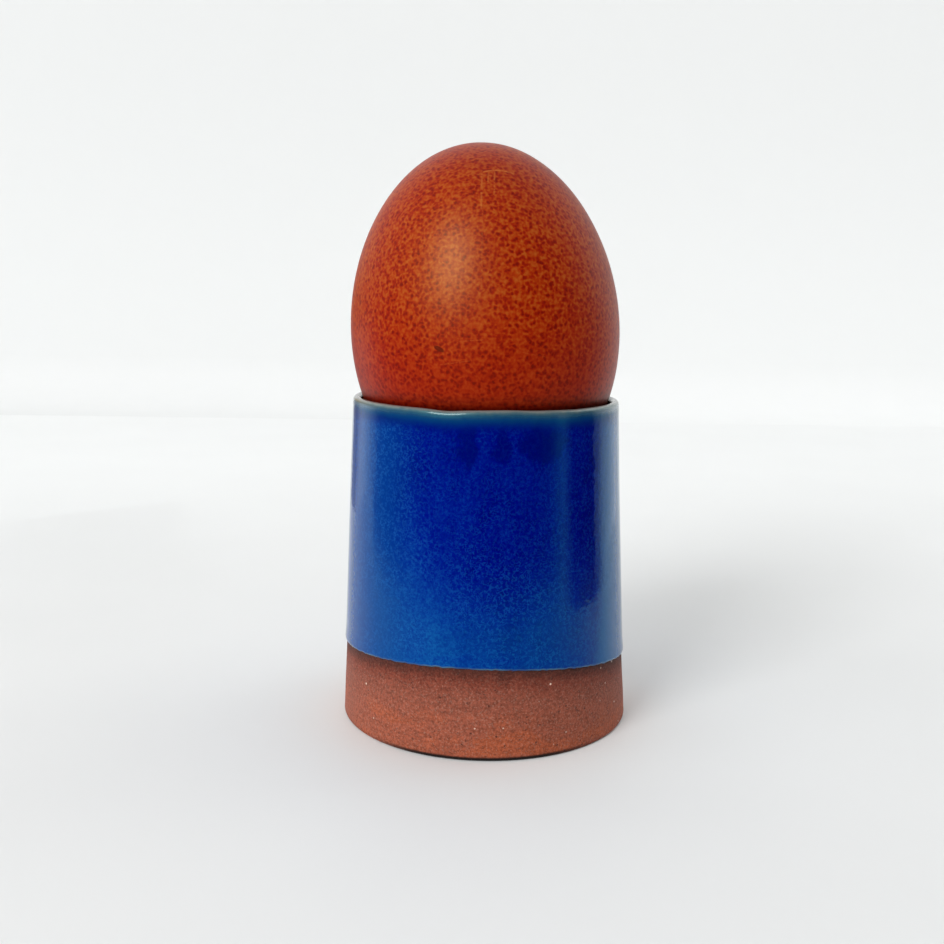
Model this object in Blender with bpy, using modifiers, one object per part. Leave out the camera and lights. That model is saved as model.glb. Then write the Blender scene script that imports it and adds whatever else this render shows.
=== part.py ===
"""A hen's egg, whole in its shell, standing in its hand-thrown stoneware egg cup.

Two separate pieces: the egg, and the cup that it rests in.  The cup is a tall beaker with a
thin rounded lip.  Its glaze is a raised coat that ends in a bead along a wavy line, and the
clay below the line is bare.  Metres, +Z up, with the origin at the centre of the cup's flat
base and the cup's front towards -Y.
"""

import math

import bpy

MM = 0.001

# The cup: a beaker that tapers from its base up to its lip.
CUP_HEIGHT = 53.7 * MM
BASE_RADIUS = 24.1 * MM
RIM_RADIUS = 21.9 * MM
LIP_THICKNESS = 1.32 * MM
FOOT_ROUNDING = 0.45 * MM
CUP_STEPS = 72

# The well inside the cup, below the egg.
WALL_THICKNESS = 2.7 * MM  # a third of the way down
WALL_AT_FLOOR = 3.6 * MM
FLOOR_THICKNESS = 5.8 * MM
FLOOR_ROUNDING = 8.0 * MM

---

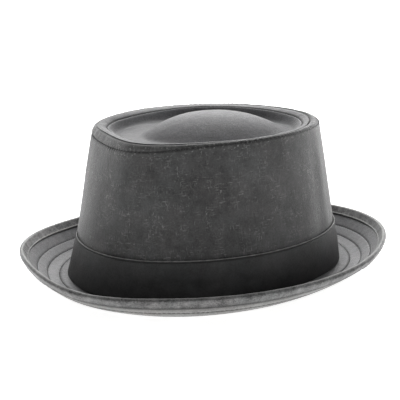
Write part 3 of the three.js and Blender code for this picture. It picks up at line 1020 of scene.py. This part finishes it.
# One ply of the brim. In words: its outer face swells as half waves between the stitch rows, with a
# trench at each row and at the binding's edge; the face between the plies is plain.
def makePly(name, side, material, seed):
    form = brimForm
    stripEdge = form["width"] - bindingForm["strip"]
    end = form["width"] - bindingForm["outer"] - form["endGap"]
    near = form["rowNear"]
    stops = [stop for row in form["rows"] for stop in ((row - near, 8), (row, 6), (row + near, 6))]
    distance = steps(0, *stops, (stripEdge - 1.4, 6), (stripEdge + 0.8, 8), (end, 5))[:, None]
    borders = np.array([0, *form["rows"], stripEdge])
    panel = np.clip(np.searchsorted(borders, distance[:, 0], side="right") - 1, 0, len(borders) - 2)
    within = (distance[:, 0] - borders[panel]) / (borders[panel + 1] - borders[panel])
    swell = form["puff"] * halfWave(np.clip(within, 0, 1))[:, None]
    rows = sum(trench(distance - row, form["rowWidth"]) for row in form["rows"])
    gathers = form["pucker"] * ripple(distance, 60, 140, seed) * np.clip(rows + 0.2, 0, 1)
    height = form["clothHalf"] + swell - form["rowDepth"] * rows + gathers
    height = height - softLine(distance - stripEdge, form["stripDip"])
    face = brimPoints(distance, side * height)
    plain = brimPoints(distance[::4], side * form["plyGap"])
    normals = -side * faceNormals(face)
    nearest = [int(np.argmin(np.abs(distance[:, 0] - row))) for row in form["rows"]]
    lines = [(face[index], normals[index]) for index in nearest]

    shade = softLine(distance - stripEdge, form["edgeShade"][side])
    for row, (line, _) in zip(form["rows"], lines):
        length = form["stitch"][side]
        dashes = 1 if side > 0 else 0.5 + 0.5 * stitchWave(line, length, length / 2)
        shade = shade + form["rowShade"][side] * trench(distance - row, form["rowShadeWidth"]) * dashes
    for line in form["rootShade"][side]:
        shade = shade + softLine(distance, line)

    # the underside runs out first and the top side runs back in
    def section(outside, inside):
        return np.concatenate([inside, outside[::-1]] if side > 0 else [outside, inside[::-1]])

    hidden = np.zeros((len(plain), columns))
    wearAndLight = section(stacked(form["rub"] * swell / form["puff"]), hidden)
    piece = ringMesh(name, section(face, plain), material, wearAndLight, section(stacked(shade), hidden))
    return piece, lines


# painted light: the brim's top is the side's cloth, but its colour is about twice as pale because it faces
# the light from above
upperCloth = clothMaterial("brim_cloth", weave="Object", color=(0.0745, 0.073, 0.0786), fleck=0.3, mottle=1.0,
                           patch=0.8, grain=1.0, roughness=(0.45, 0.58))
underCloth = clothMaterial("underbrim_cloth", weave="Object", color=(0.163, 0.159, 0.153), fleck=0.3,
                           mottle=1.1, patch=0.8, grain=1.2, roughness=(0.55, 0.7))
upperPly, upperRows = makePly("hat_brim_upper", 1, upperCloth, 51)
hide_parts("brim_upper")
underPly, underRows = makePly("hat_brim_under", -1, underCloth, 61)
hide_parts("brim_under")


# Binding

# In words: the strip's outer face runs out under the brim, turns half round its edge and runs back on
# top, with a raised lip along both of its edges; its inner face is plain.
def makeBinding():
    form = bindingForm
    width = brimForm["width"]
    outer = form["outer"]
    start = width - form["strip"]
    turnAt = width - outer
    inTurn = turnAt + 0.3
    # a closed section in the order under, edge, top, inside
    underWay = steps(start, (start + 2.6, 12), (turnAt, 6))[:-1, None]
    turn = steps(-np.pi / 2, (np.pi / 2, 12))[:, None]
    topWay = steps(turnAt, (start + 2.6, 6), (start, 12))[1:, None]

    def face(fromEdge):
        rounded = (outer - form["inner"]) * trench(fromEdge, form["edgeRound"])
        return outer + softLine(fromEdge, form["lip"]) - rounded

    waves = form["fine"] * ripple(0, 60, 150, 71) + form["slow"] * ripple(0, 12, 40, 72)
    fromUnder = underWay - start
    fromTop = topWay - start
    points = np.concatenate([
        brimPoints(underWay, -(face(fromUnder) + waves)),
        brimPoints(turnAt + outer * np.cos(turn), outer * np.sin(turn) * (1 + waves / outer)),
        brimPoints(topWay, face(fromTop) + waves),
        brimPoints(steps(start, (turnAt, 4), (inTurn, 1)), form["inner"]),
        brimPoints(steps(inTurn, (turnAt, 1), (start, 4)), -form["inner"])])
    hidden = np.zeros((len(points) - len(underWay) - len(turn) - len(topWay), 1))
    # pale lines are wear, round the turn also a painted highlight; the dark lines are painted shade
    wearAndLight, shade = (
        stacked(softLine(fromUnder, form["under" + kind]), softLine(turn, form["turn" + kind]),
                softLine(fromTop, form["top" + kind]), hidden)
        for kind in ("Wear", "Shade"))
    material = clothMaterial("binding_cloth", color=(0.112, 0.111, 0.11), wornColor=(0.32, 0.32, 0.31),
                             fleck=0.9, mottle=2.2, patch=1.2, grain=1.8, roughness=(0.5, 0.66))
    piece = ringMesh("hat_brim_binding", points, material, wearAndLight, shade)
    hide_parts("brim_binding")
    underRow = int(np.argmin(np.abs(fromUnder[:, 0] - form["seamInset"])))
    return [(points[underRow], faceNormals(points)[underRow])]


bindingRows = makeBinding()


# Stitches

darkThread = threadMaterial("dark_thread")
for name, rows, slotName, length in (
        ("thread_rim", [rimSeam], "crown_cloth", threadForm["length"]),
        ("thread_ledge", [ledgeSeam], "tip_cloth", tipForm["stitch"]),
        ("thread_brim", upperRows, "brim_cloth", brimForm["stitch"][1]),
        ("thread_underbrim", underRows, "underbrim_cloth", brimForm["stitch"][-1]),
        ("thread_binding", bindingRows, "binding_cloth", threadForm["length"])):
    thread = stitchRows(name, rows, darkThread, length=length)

==

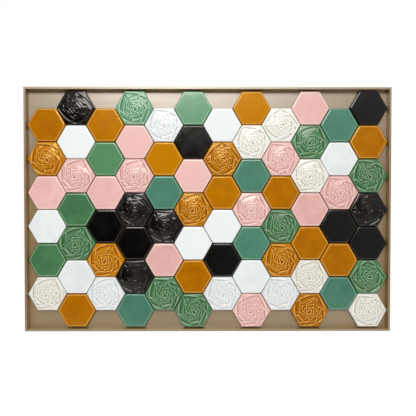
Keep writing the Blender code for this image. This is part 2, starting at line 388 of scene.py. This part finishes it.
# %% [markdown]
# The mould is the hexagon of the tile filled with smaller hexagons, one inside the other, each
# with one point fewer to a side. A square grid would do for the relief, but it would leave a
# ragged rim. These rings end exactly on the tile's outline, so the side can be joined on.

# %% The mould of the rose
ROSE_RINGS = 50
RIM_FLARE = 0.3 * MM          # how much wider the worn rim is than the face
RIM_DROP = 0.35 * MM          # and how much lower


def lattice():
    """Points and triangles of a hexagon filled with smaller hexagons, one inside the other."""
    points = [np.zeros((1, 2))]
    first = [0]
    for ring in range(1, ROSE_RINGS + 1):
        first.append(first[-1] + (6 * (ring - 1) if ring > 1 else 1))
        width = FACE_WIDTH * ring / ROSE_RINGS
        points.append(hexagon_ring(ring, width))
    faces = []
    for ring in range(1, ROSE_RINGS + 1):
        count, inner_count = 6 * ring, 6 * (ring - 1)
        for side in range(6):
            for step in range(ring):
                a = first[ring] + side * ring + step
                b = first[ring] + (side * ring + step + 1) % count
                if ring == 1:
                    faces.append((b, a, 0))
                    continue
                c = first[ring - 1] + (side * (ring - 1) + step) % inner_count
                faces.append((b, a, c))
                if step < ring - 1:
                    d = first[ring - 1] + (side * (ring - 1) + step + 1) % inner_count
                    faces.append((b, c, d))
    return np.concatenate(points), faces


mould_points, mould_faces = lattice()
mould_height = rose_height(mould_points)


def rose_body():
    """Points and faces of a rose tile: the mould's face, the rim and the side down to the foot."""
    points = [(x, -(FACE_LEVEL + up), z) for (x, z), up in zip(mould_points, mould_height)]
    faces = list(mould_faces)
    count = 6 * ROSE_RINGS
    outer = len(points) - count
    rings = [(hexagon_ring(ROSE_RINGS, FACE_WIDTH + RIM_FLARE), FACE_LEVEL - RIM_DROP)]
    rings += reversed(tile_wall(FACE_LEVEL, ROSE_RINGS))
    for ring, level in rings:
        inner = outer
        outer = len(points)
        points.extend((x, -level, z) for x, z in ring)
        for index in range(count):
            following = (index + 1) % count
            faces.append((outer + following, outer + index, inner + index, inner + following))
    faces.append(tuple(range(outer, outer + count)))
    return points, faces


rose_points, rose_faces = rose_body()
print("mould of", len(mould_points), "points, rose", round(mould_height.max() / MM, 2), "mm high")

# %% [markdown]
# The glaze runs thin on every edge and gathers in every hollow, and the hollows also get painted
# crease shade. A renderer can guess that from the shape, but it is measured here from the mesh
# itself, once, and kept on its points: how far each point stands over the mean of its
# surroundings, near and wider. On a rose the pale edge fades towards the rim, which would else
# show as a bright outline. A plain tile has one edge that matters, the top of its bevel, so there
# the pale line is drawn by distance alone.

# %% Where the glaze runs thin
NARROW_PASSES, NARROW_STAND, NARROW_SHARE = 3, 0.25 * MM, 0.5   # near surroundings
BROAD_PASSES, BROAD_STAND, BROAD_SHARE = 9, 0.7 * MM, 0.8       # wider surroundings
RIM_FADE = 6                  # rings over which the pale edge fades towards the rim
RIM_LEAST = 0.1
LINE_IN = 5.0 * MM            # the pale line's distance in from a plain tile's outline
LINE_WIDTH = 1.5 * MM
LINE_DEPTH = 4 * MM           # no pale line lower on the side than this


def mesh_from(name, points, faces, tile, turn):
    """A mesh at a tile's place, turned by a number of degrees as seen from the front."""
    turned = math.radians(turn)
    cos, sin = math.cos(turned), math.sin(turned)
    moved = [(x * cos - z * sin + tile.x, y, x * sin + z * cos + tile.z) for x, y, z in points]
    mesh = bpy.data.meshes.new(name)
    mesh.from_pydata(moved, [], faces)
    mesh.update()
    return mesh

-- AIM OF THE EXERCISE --
Give the number of lines where the string "else" occurs, without any further text.

-- EXERCISE OUTPUT --
5